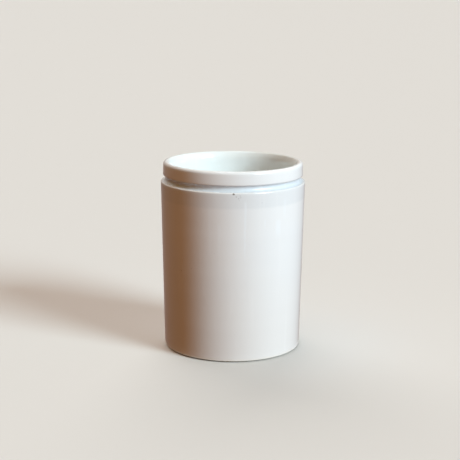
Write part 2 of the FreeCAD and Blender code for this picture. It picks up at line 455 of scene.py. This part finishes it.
def glaze_material():
    """White glaze: cooler where it lies thick, warmer where it thins over an edge, with faint
    runs, iron specks and a few pits."""
    g = Finish("white_glaze")
    place, radius, height = section_place(g)

    cloud = g.noise(place, 45 * MM, 3)
    colour = g.mix(g.smooth(cloud, 0.3, 0.7), (0.852, 0.874, 0.892), (0.870, 0.882, 0.888))

    lower = g.times(g.smooth(height, 120 * MM, -10 * MM), g.smooth(radius, 44 * MM, 46 * MM))
    colour = g.mix(g.times(lower, 0.7), colour, (0.775, 0.765, 0.745))

    inside = g.smooth(radius, 46.2 * MM, 44.8 * MM)
    colour = g.mix(inside, colour, (0.800, 0.834, 0.827))

    wander = g.times(g.math("SUBTRACT", g.noise(place, 14 * MM, 2), 0.5), 1.2 * MM)
    pooled = g.times(
        g.ring(radius, g.add(height, wander), (GROOVE[0], GROOVE[1]), 3.0 * MM, 2.1 * MM),
        g.smooth(radius, 49.2 * MM, 48.2 * MM),
    )
    band = g.times(
        g.smooth(g.add(height, wander), DIP_START, DIP_FULL),
        g.smooth(height, DIP_END, DIP_FADE),
        g.smooth(radius, 47 * MM, 49 * MM),
    )
    colour = g.mix(g.times(pooled, 0.85), colour, (0.68, 0.75, 0.81))
    colour = g.mix(g.times(band, 0.65), colour, (0.770, 0.800, 0.822))

    edges = g.most(
        g.ring(radius, height, (LIP[0], JAR_HEIGHT), 2.0 * MM, 0.3 * MM),
        g.ring(radius, height, (SHOULDER_RADIUS, SHOULDER_HEIGHT), 1.2 * MM, 0.3 * MM),
        g.ring(radius, height, (RIM_RADIUS, RIM_EDGE[1] - RIM_EDGE_ROUND), 1.3 * MM, 0.4 * MM),
    )
    base_line = g.times(
        g.smooth(height, 3.4 * MM, 0.9 * MM), g.smooth(radius, 44 * MM, 46 * MM)
    )
    patchy = g.smooth(g.noise(place, 7 * MM, 3), 0.25, 0.75)
    thin = g.most(g.times(edges, 0.25), g.times(base_line, 0.30))
    colour = g.mix(g.times(thin, g.add(0.45, g.times(patchy, 0.55))), colour, (0.84, 0.75, 0.62))

    runs = g.noise(place, 5 * MM, 2, stretch=(1, 1, 0.07))
    colour = g.mix(g.times(g.smooth(runs, 0.52, 0.78), 0.10), colour, (0.75, 0.78, 0.78))
    colour = g.mix(g.times(g.smooth(runs, 0.44, 0.25), 0.22), colour, (0.90, 0.91, 0.91))

    wavy = g.ragged(place, 12 * MM, 0.6 * MM)
    streaks = g.most(*(
        g.times(g.streak(wavy, height, azimuth, top * MM, bottom * MM, width * MM), strength)
        for azimuth, top, bottom, width, strength in GLAZE_STREAKS
    ))
    colour = g.mix(streaks, colour, (0.90, 0.95, 0.99))

    ragged = g.ragged(place, 0.9 * MM, 0.35 * MM)
    specks = g.most(
        g.times(g.dots(ragged, 11 * MM, 0.32 * MM), 0.55),
        g.times(g.dots(g.vector("ADD", ragged, (0.05, 0.11, 0.07)), 6 * MM, 0.16 * MM), 0.45),
    )
    marks = g.most(*(
        g.times(g.spot(ragged, azimuth, SHOULDER_RADIUS, z * MM, size * MM), strength)
        for azimuth, z, size, strength in GLAZE_MARKS
    ))
    colour = g.mix(g.most(specks, marks), colour, (0.11, 0.085, 0.065))
    g.set("Base Color", colour)

    wear = g.noise(place, 9 * MM, 4)
    rough = g.add(0.075, g.times(wear, 0.09), g.times(g.most(base_line, pooled), 0.14))
    g.set("Roughness", rough)
    g.surface.inputs["IOR"].default_value = 1.52

    elsewhere = g.vector("ADD", place, (0.2, 0.0, 0.3))
    pits = g.math("SUBTRACT", 1.0, g.dots(elsewhere, 7 * MM, 0.22 * MM))
    g.bump(
        (g.noise(place, 11 * MM, 1, stretch=(0.35, 0.35, 1)), 0.045 * MM),
        (g.noise(place, 3.2 * MM, 2), 0.018 * MM),
        (runs, 0.020 * MM),
        (pits, 0.05 * MM),
        (marks, -0.04 * MM),
    )
    return g.material


def clay_material():
    """Unglazed fired clay: matt, buff and gritty, rubbed and a little dirty where it stands."""
    c = Finish("bare_clay")
    place, radius, height = section_place(c)
    tone = c.mix(c.noise(place, 6 * MM, 4), (0.60, 0.53, 0.43), (0.72, 0.66, 0.56))
    grit = c.smooth(c.noise(place, 0.6 * MM, 2), 0.60, 0.78)
    colour = c.mix(c.times(grit, 0.35), tone, (0.42, 0.35, 0.27))
    patches = c.add(0.55, c.times(c.smooth(c.noise(place, 4 * MM, 4), 0.35, 0.65), 0.45))
    dirt = c.times(c.smooth(height, 1.5 * MM, 0.3 * MM), patches)
    colour = c.mix(c.times(dirt, 0.80), colour, (0.16, 0.11, 0.07))
    iron = c.dots(place, 4 * MM, 0.3 * MM)
    colour = c.mix(c.times(iron, 0.7), colour, (0.13, 0.08, 0.05))
    c.set("Base Color", colour)
    c.set("Roughness", c.add(0.78, c.times(c.noise(place, 3 * MM, 3), 0.15)))
    c.bump((c.noise(place, 0.5 * MM, 3, roughness=0.6), 0.06 * MM), (grit, 0.05 * MM))
    return c.material


def floor_material():
    """Plain pale studio paper."""
    f = Finish("pale_floor")
    f.surface.inputs["Base Color"].default_value = (*FLOOR_COLOUR, 1)
    f.surface.inputs["Roughness"].default_value = 0.85
    return f.material


def toward(azimuth, elevation):
    """The direction from the jar. Azimuth 0 is the camera's side and 90 its right."""
    a, e = math.radians(azimuth), math.radians(elevation)
    return Vector((math.sin(a) * math.cos(e), -math.cos(a) * math.cos(e), math.sin(e)))


# ---- The scene ----

def add_floor(name, inner, outer, material, lights_the_jar):
    """A flat ring of floor about the jar, or a disc where it has no inner radius."""
    count = 128
    around = [TAU * i / count for i in range(count)]
    radii = [outer, inner] if inner else [outer]
    vertices = [(r * math.cos(a), r * math.sin(a), 0) for r in radii for a in around]
    if inner:
        faces = [
            (i, (i + 1) % count, count + (i + 1) % count, count + i) for i in range(count)
        ]
    else:
        faces = [tuple(range(count))]
    mesh = bpy.data.meshes.new(name)
    mesh.from_pydata(vertices, [], faces)
    mesh.materials.append(material)
    floor = bpy.data.objects.new(name, mesh)
    floor.visible_diffuse = floor.visible_glossy = lights_the_jar
    bpy.context.scene.collection.objects.link(floor)


def add_light(name, strength, colour, azimuth, elevation, spread, gleams=True):
    """Even light from one side, as soft as a window that looks spread degrees wide. One that
    doesn't gleam is not seen in the glaze."""
    data = bpy.data.lights.new(name, "SUN")
    data.energy, data.color, data.angle = strength, colour, math.radians(spread)
    light = bpy.data.objects.new(name, data)
    light.rotation_euler = toward(azimuth, elevation).to_track_quat("Z", "Y").to_euler()
    light.visible_glossy = gleams
    bpy.context.scene.collection.objects.link(light)


def add_world(base, lobes, backdrop):
    """Soft light from all round: a base colour, and lobes of (colour, azimuth, elevation,
    sharpness) that fade smoothly to nothing. The camera itself sees a plain backdrop."""
    world = bpy.data.worlds.new("studio")
    world.use_nodes = True
    tree = world.node_tree
    nodes, links = tree.nodes, tree.links
    background = nodes["Background"]
    direction = nodes.new("ShaderNodeTexCoord").outputs["Generated"]
    total = None
    for colour, azimuth, elevation, sharpness in lobes:
        facing = nodes.new("ShaderNodeVectorMath")
        facing.operation = "DOT_PRODUCT"
        links.new(direction, facing.inputs[0])
        facing.inputs[1].default_value = toward(azimuth, elevation)
        front = nodes.new("ShaderNodeMath")
        front.operation = "MAXIMUM"
        links.new(facing.outputs["Value"], front.inputs[0])
        front.inputs[1].default_value = 0.0
        fade = nodes.new("ShaderNodeMath")
        fade.operation = "POWER"
        links.new(front.outputs[0], fade.inputs[0])
        fade.inputs[1].default_value = sharpness
        glow = nodes.new("ShaderNodeVectorMath")
        glow.operation = "MULTIPLY_ADD"
        links.new(fade.outputs[0], glow.inputs[0])
        glow.inputs[1].default_value = colour
        if total is None:
            glow.inputs[2].default_value = base
        else:
            links.new(total, glow.inputs[2])
        total = glow.outputs[0]
    rays = nodes.new("ShaderNodeLightPath")
    seen = nodes.new("ShaderNodeMix")
    seen.data_type = "RGBA"
    links.new(rays.outputs["Is Camera Ray"], socket_of(seen.inputs, "Factor_Float"))
    links.new(total, socket_of(seen.inputs, "A_Color"))
    socket_of(seen.inputs, "B_Color").default_value = (*backdrop, 1)
    links.new(socket_of(seen.outputs, "Result_Color"), background.inputs["Color"])
    bpy.context.scene.world = world


def add_camera():
    """From in front and a little above, as the jar was looked at."""
    data = bpy.data.cameras.new("camera")
    data.sensor_width, data.lens = 36.0, 90.98
    data.clip_end = 60.0
    camera = bpy.data.objects.new("camera", data)
    turn = Matrix.Rotation(math.radians(0.13), 4, "Z")
    pitch = Matrix.Rotation(math.radians(90 - 12.48), 4, "X")
    roll = Matrix.Rotation(math.radians(0.34), 4, "Z")
    camera.matrix_world = Matrix.Translation((0, -0.7963, 0.2577)) @ turn @ pitch @ roll
    bpy.context.scene.collection.objects.link(camera)
    bpy.context.scene.camera = camera


glaze_coat = turned("glaze_coat", coat_outline())
base_coat = turned("base_coat", base_coat_outline())
clay = turned("clay", clay_outline())
white, bisque = glaze_material(), clay_material()
for piece, material, slot, nodes in (
    (glaze_coat, white, "white_glaze", ("outer_glaze", "inner_glaze")),
    (base_coat, white, "white_glaze", ("base_glaze",)),
    (clay, bisque, "clay", ("ceramic_body",)),
):
    piece.data.materials.append(material)
    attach(piece, "root")
    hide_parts(*nodes)

# Only the floor close to the jar throws light back on it: the rest would wash out the shaded
# side, so the world below the horizon stands in for it there.
NEAR_FLOOR, FAR_FLOOR = 0.0495, 20.0
paper = floor_material()
add_floor("floor_near", 0, NEAR_FLOOR, paper, True)
add_floor("floor_far", NEAR_FLOOR, FAR_FLOOR, paper, False)
add_light("window", 3.96, (0.742, 0.922, 1.0), 53.5, 25, 24)
add_light("fill", 1.85, (1.0, 0.97, 0.93), 194, 32, 60, gleams=False)
add_world(
    (0.020, 0.016, 0.014),
    [
        ((0.17, 0.048, 0.018), 0, -90, 0.3),
        ((0.51, 0.49, 0.48), 180, 20, 5),
        ((2.30, 3.60, 5.00), -90, 82, 60),
        ((1.35, 0.74, 0.18), -90, 70, 12),
        ((0.38, 0.175, 0.045), 0, 25, 3),
        ((0.25, 0.10, 0.04), 95, 15, 3),
    ],
    (0.675, 0.648, 0.600),
)
add_camera()
bpy.context.scene.view_settings.view_transform = "Standard"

·····

▸ GOAL OF THE EXERCISE: Produce the lines from the top of the listing through the "colour = g.mix(inside, colour, (0.800, 0.834, 0.827))" line exactly as they appear, with no additional output.

▸ SOLVED PROBLEM:
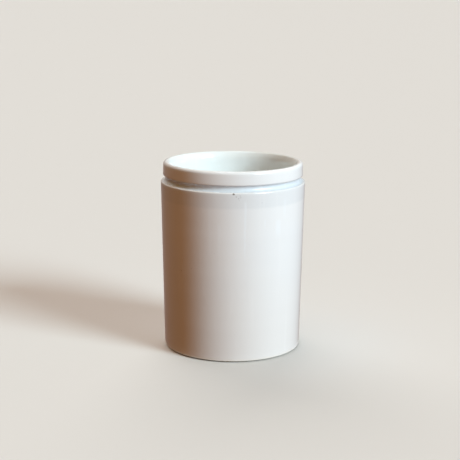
Write part 2 of the FreeCAD and Blender code for this picture. It picks up at line 455 of scene.py. This part finishes it.
def glaze_material():
    """White glaze: cooler where it lies thick, warmer where it thins over an edge, with faint
    runs, iron specks and a few pits."""
    g = Finish("white_glaze")
    place, radius, height = section_place(g)

    cloud = g.noise(place, 45 * MM, 3)
    colour = g.mix(g.smooth(cloud, 0.3, 0.7), (0.852, 0.874, 0.892), (0.870, 0.882, 0.888))

    lower = g.times(g.smooth(height, 120 * MM, -10 * MM), g.smooth(radius, 44 * MM, 46 * MM))
    colour = g.mix(g.times(lower, 0.7), colour, (0.775, 0.765, 0.745))

    inside = g.smooth(radius, 46.2 * MM, 44.8 * MM)
    colour = g.mix(inside, colour, (0.800, 0.834, 0.827))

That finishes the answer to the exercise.